6. Denial Tracking with Fallback

The permission system tracks consecutive denials and falls back to interactive prompting after a threshold, preventing infinite deny loops in auto mode.

7. Side Query Architecture

sideQuery() (utils/sideQuery.ts) forks lightweight model calls for classification, summarization, and memory retrieval WITHOUT blocking the main loop. Used by the YOLO classifier, compact, and skill discovery.

8. Agent Memory Prefetch

startRelevantMemoryPrefetch() fires at loop entry and is polled each iteration. Memory discovery runs in background while tools execute.

9. Tool Use Summary Generation

After each tool batch, fires a Haiku call to generate a mobile-friendly summary (async, resolved during next model call).

10. Attachment System

File changes, memory files, MCP resources, queued commands, and skill discoveries are injected as "attachment" messages between turns — invisible to the user but visible to the model.


10. COMPARISON TO HERMES — ACTIONABLE IMPROVEMENTS

1. STREAMING TOOL EXECUTION

Claude Code starts executing tool calls AS they stream in.
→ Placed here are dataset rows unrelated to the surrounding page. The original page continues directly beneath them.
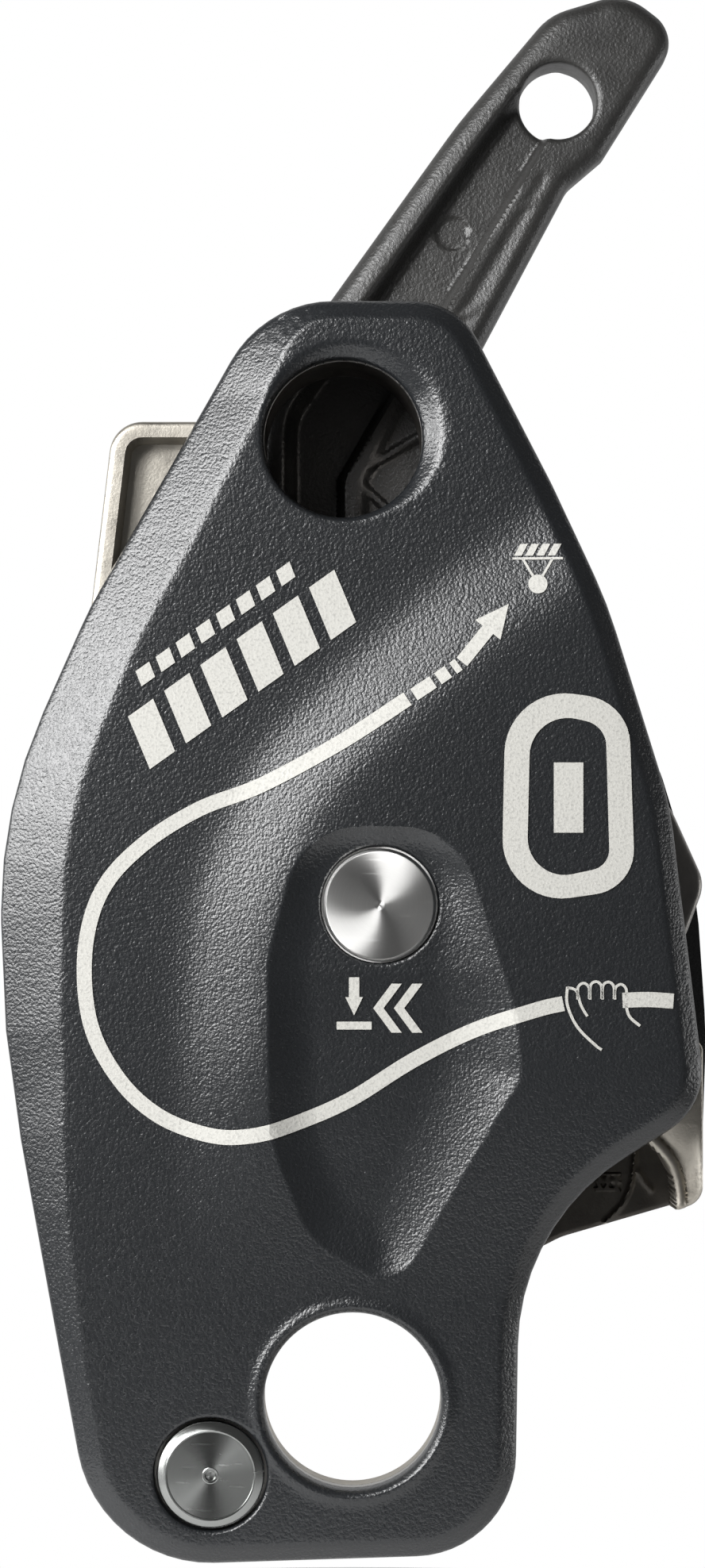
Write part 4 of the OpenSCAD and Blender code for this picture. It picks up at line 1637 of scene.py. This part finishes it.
def dress_nodes(finishes: Finishes) -> int:
    """Gives every carried-over node its finish.

    Args:
        finishes: the finishes to choose from.

    Returns:
        The number of nodes dressed.
    """
    by_slot = {
        "cover_moulding": finishes.cover, "black_moulding": finishes.black_moulding,
        "cast_frame": finishes.frame_casting, "black_casting": finishes.black_casting,
        "plate_steel": finishes.plate, "cam_steel": finishes.cam_casting, "turned_steel": finishes.screw,
        "dark_steel": finishes.dark_steel, "screw_steel": finishes.screw, "spring_steel": finishes.wire,
        "bronze": finishes.bronze,
    }
    slots = {part["node"]: part["material_slot"] for part in frame["record"]["subparts"]}
    for name, node in frame["nodes"].items():
        for place in node.material_slots:
            place.material = by_slot[slots[name]]
    return len(frame["nodes"])


# ---- Studio ----------------------------------------------------------------------------------------

class Softness(Enum):
    """How wide a studio light is, in metres."""

    SMALL = 0.15
    MEDIUM = 0.22


@dataclass
class Studio:
    """Pale table, soft lights, white surround and the camera."""

    eye: tuple[float, float, float] = (0.0, -0.4837, 0.0779)
    frame_height: float = 0.1976
    reach: float = 0.48
    front_light: float = 0.08
    rear_light: float = 0.6

    def build(self) -> None:
        """Makes the table, the lights, the surround and the camera."""
        self._floor()
        self._light("key_left", (-0.32, -0.32, 0.19), Softness.MEDIUM, 2.35)
        self._light("key_upper_left", (-0.19, -0.36, 0.29), Softness.SMALL, 0.85)
        self._light("side_left", (-0.46, -0.10, 0.14), Softness.MEDIUM, 1.3)
        self._light("right_edge", (0.5, 0.05, 0.0), Softness.MEDIUM, 0.4)
        self._world()
        self._camera()
        bpy.context.scene.view_settings.view_transform = "Standard"

    def _floor(self) -> None:
        """Makes the pale round table that the device is shown above."""
        n = Nodes("table_paper")
        n.feed("Base Color", (0.86, 0.86, 0.86, 1))
        n.feed("Roughness", n.spread(n.noise(40), 0.85, 0.95))
        rim = circle((0, 0), 175, 128)
        points = np.column_stack([rim[:, 0], rim[:, 1] + 12, np.full(len(rim), -60.0)])
        table = new_piece("floor", points, [list(range(len(rim)))], n.material, sharp=180)

    def _light(self, name: str, place: tuple[float, float, float], softness: Softness, watts: float) -> None:
        """Aims one square light at the middle of the device.

        Args:
            name: its name.
            place: where it stands, in metres.
            softness: how wide it is.
            watts: its power.
        """
        lamp = bpy.data.lights.new(name, "AREA")
        lamp.energy = watts
        lamp.shape = "SQUARE"
        lamp.size = softness.value
        holder = bpy.data.objects.new(name, lamp)
        holder.location = place
        aim = Vector((0, 0, 0.07)) - Vector(place)
        holder.rotation_euler = aim.to_track_quat("-Z", "Y").to_euler()
        bpy.context.scene.collection.objects.link(holder)

    def _world(self) -> None:
        """Sets a white surround that throws its light from behind and hardly any from the front."""
        world = bpy.data.worlds.new("surround")
        world.use_nodes = True
        tree = world.node_tree

        def node(kind: str, **settings: str) -> bpy.types.Node:
            """Adds one node to the surround.

            Args:
                kind: the node's type, without its ShaderNode prefix.
                settings: attributes to set on the node.

            Returns:
                The new node.
            """
            made = tree.nodes.new("ShaderNode" + kind)
            for key, value in settings.items():
                setattr(made, key, value)
            return made

        toward, split, rise = node("TexCoord"), node("SeparateXYZ"), node("MapRange")
        path, strength = node("LightPath"), node("Math", operation="MAXIMUM")
        for socket, value in (("From Min", 0.12), ("From Max", 0.4), ("To Min", self.front_light),
                              ("To Max", self.rear_light)):
            rise.inputs[socket].default_value = value
        sky = tree.nodes["Background"]
        sky.inputs["Color"].default_value = (1, 1, 1, 1)
        for out, into in (
            (toward.outputs["Generated"], split.inputs[0]), (split.outputs["Y"], rise.inputs["Value"]),
            (rise.outputs["Result"], strength.inputs[0]), (path.outputs["Is Camera Ray"], strength.inputs[1]),
            (strength.outputs[0], sky.inputs["Strength"]),
        ):
            tree.links.new(out, into)
        bpy.context.scene.world = world

    def _camera(self) -> None:
        """Places the camera straight in front, so that the frame is as tall as the device."""
        lens = bpy.data.cameras.new("camera")
        lens.sensor_fit = "VERTICAL"
        lens.sensor_height = 36
        lens.lens = 36 * self.reach / self.frame_height
        lens.clip_start = 0.01
        holder = bpy.data.objects.new("camera", lens)
        holder.location = self.eye
        holder.rotation_euler = (math.pi / 2, 0, 0)
        bpy.context.scene.collection.objects.link(holder)
        bpy.context.scene.camera = holder


# ---- Making ----------------------------------------------------------------------------------------

def main() -> None:
    """Builds the studio, then every sub-assembly, and logs each piece."""
    logging.basicConfig(level=logging.INFO, format="%(message)s")
    Studio().build()
    finishes = Finishes.mix()
    shape = CoverShape(
        face=COVER_FACE_Y,
        button=node_axis("lock_button"),
        pin=node_axis("pivot_pin"),
        upper=node_axis("upper_sleeve"),
        upper_r=UPPER_HOLE_R,
        connector_r=CONNECTOR_HOLE_R,
    )
    assemblies = [SidePlateCover(shape, finishes), LockPieces(finishes), Handle(finishes), Frame(finishes)]
    for assembly in assemblies:
        for piece in assembly.build():
            LOG.info("%s: %d faces", piece.name, len(piece.data.polygons))
    LOG.info("dressed %d carried-over nodes", dress_nodes(finishes))


if __name__ == "__main__":
    main()
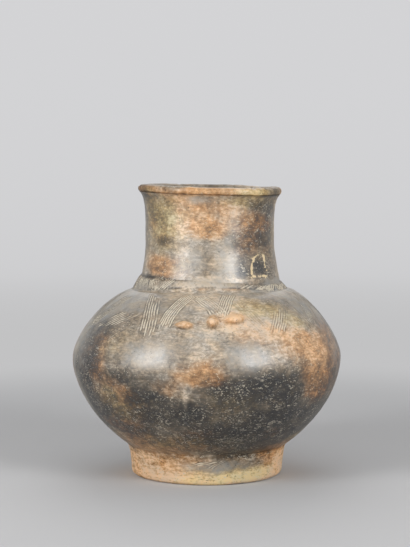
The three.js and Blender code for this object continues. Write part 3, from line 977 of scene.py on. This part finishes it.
# Fired clay by how deeply smoke has coloured it, from none to black, in three hues
TONES = {
    "brown": [(204, 188, 170), (156, 143, 127), (108, 97, 83), (64, 58, 50), (24, 24, 26)],
    "ember": [(228, 192, 156), (190, 147, 104), (143, 106, 70), (88, 61, 39), (37, 30, 25)],
    "olive": [(216, 196, 152), (172, 149, 105), (118, 99, 66), (70, 59, 39), (34, 31, 24)],
}
COOL = (0.92, 0.98, 1.04, 1.0)
WARM = (1.09, 1.02, 0.9, 1.0)
FILM = linear((158, 154, 147))
SPECK = linear((203, 193, 173))
PIT = linear((44, 38, 35))
DUST = linear((214, 203, 182))
CHIP = linear((222, 200, 160))
SMOKED = linear((62, 55, 50))

# How much of its colour each covering gives where it is complete
ASH_AND_SHEEN_COVER = 0.75
HAZE_COVER = 0.42
PIT_COVER = 0.6
SPECK_COVER = 0.7
LAND_COVER = 0.6
DUST_COVER = 0.85
LINING_COVER = 0.85

BUMP_STRENGTH = 0.5
BUMP_HEIGHT = 0.22 * MM
SPECULAR = 0.2
COAT_SHARE = 0.43  # the glossy coat's weight on a finish whose shine is 1
COAT_IOR = 2.2
COAT_ROUGHNESS = 0.36
SPECK_LEVEL = 0.705  # where a noise from 0 to 1 is higher than this, it makes a speck or scratch
PIT_LEVEL = 0.66


class Recipe:
    """A material under construction. Each call adds a node and gives its output."""

    def __init__(self, name):
        self.material = bpy.data.materials.new(name)
        self.material.use_nodes = True
        self.tree = self.material.node_tree
        self.tree.nodes.clear()

    def add(self, kind, output, inputs=(), **settings):
        node = self.tree.nodes.new(kind)
        for key, value in settings.items():
            setattr(node, key, value)
        for key, value in dict(inputs).items():
            if isinstance(value, bpy.types.NodeSocket):
                self.tree.links.new(value, node.inputs[key])
            else:
                node.inputs[key].default_value = value
        return None if output is None else node.outputs[output]

    def field(self, name):
        return self.add("ShaderNodeAttribute", "Fac", attribute_name=name)

    def math(self, operation, a, b=0.0):
        return self.add("ShaderNodeMath", "Value", {0: a, 1: b}, operation=operation)

    def times(self, a, b):
        return self.math("MULTIPLY", a, b)

    def most(self, first, *others):
        for other in others:
            first = self.math("MAXIMUM", first, other)
        return first

    def sum(self, first, *terms):
        """First plus each of the (value, weight) terms."""
        for value, weight in terms:
            first = self.math("ADD", first, self.times(value, weight))
        return first

    def ramp(self, value, low, high):
        """From 0 to 1 between the two values, smoothly."""
        inputs = {"Value": value, "From Min": low, "From Max": high}
        return self.add("ShaderNodeMapRange", "Result", inputs, interpolation_type="SMOOTHSTEP")

    def blend(self, factor, a, b, mode="MIX"):
        inputs = {0: factor, 6: a, 7: b}
        return self.add("ShaderNodeMix", 2, inputs, data_type="RGBA", blend_type=mode)

    def vmath(self, operation, a, b, key=1):
        """A sum over vectors. Key names the second socket."""
        return self.add("ShaderNodeVectorMath", 0, {0: a, key: b}, operation=operation)

    def scaled(self, vector, scale):
        return self.add("ShaderNodeMapping", "Vector", {"Vector": vector, "Scale": scale})

    def apart(self, vector, number):
        """The vector moved and turned, so that its noise is unrelated to other noise and to the
        axes."""
        inputs = {"Vector": vector, "Location": (31 * number, 17, 9 * number)}
        inputs["Rotation"] = (0.6, 0.9 + number, 0.4)
        return self.add("ShaderNodeMapping", "Vector", inputs)

    def noise(self, vector, size, detail, roughness, distortion=0.0, above=0.5):
        """Noise from 0 to 1, less the value that it is measured above."""
        inputs = {"Vector": vector, "Scale": 1 / size, "Detail": detail, "Roughness": roughness}
        inputs["Distortion"] = distortion
        return self.math("SUBTRACT", self.add("ShaderNodeTexNoise", "Fac", inputs), above)

    def sway(self, vector, size, reach):
        """The vector pushed about by a slow noise, so that what follows it isn't straight."""
        inputs = {"Vector": vector, "Scale": 1 / size, "Detail": 1.0}
        push = self.vmath("SUBTRACT", self.add("ShaderNodeTexNoise", "Color", inputs), (0.5,) * 3)
        return self.vmath("ADD", vector, self.vmath("SCALE", push, reach, "Scale"))

    def tones(self, value, colours):
        """A colour from an even scale of tones."""
        node = self.add("ShaderNodeValToRGB", 0, {0: value}).node
        scale = node.color_ramp.elements
        for step, colour in enumerate(colours):
            place = step / (len(colours) - 1)
            element = scale[0 if step == 0 else -1] if place in (0, 1) else scale.new(place)
            element.color = linear(colour)
        return node.outputs[0]

    def dots(self, vector, size, share, ragged):
        """Small ragged spots in a share of the cells of a loose pattern."""
        cells = self.add("ShaderNodeTexVoronoi", "Distance", {"Vector": vector, "Scale": 1 / size})
        lot = self.add("ShaderNodeSeparateColor", 0, {0: cells.node.outputs["Color"]})
        chosen = self.ramp(self.math("ADD", lot, share), 0.96, 1.02)
        return self.times(chosen, self.ramp(self.sum(cells, (ragged, 1.2)), 0.45, 0.2))

    def crumbs(self, vector, size, least):
        """Ragged spots where a fine noise rises above a level."""
        return self.ramp(self.noise(vector, size, 2.0, 0.6, above=least), 0.0, 0.06)

    def finish(self, shader):
        self.add("ShaderNodeOutputMaterial", None, {"Surface": shader})
        return self.material


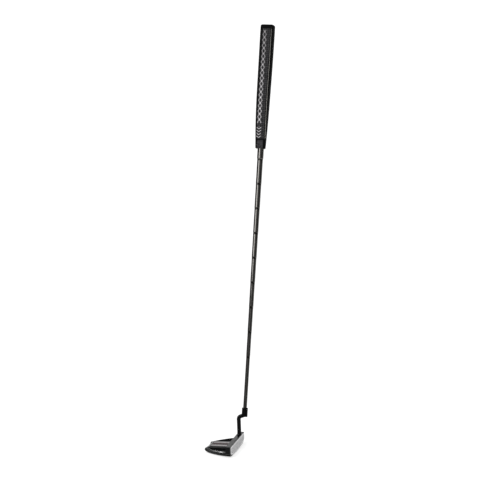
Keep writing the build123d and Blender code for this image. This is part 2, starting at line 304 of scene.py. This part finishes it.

Hermes should implement this — it can save seconds per turn when tools are I/O bound.

2. TOOL CONCURRENCY WITH PARTITIONING

Claude Code partitions tool calls into concurrent-safe and serial batches based on isConcurrencySafe(). Read-only tools run in parallel (up to 10). Hermes should tag tools as read-only and batch them.

3. MULTI-LAYER COMPACTION STRATEGY

Instead of a single compact, implement layered:

  • Microcompact (truncate large tool results inline)
  • Auto-compact (summarize when above threshold)
  • Reactive compact (on API 413 errors) This gives much better context utilization.

4. CLAUDE.MD HIERARCHY

The 4-tier memory system (system > user > project > local) with directory traversal and @include support is much more flexible than a flat memory file. Hermes should adopt the hierarchical discovery.

5. TOOL RESULT BUDGET

Large tool results being persisted to disk and replaced with previews prevents context pollution. This is critical for long sessions.

6. PROMPT CACHE STABILITY

Sort tools alphabetically, separate cacheable from dynamic prompt sections, and inherit parent prompts for sub-agents. This dramatically reduces API costs.

7. CIRCUIT BREAKERS

Auto-compact has a circuit breaker (3 failures → stop). Max output tokens recovery has a limit. Hermes should implement similar guards against infinite retry loops.

8. STOP HOOKS

The stop hook system (query/stopHooks.ts) allows custom logic to decide whether to continue after model stops. This enables quality gates.

9. TOKEN BUDGET CONTINUATION

When user specifies "+500k" or "spend 2M tokens", the system automatically continues the model with nudge messages until the budget is met. Novel UX feature.

10. DENY RULE ARCHITECTURE

The layered permission system with deny/ask/allow rules from multiple sources (CLI, settings, session, managed) with pattern matching (Bash(git *), etc.) is much more granular than simple tool-level allow/deny.